Advocacy on resource allocation is an important area where we are seeing some success. At the municipal level, budgets of municipalities have been influenced by the engagement of children and youth participating in faith-based organizations. We have seen real changes, for example more resources going to children's health, in Peru, Bolivia, and Brazil. There are more, real resources being devoted now to health for children at the municipal level.
How much is WV involved in dialogue on education?
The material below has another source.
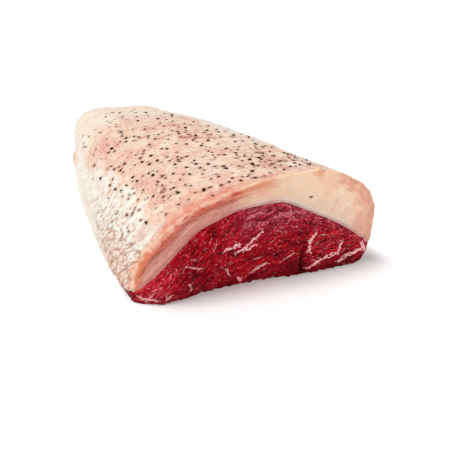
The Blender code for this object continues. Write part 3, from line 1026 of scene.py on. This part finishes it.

Very little, and it is one of our weaknesses. We have been more focused on health and HIV, and some other areas. We do, however, do a lot of what I would call non-formal education. We have partnered with schools to support organizations and to enhance children's education in a more comprehensive way. This has included other types of experiential learning related to small businesses and agriculture. In some cases we are doing this at a more programmatic level. Many of the programs we support include non-formal education and we work with all sorts of groupings of children. We try to add value to what they provide in terms of training, helping children to have a plan for their lives.
What do you see as priority issues for the Latin American region?
A crucial, overarching theme for the continent is the welfare of its children. Another is inequality and exclusion. Sadly, if you seek a characteristic of the region, it is inequality. People are beginning to suggest that much of the violence we see there is derived from our historic roots and its product, inequality. Some goes back to the period of colonization, while other roots are more modern. Inequality and exclusion are part of our legacy and priority issues for all policy-makers and citizens in the region.
It is our shame that, being a Christian continent, we still live with these levels of inequality. They pose challenges and questions to our churches: how come we have this situation and how can we start exploring it further, and find ways to address it?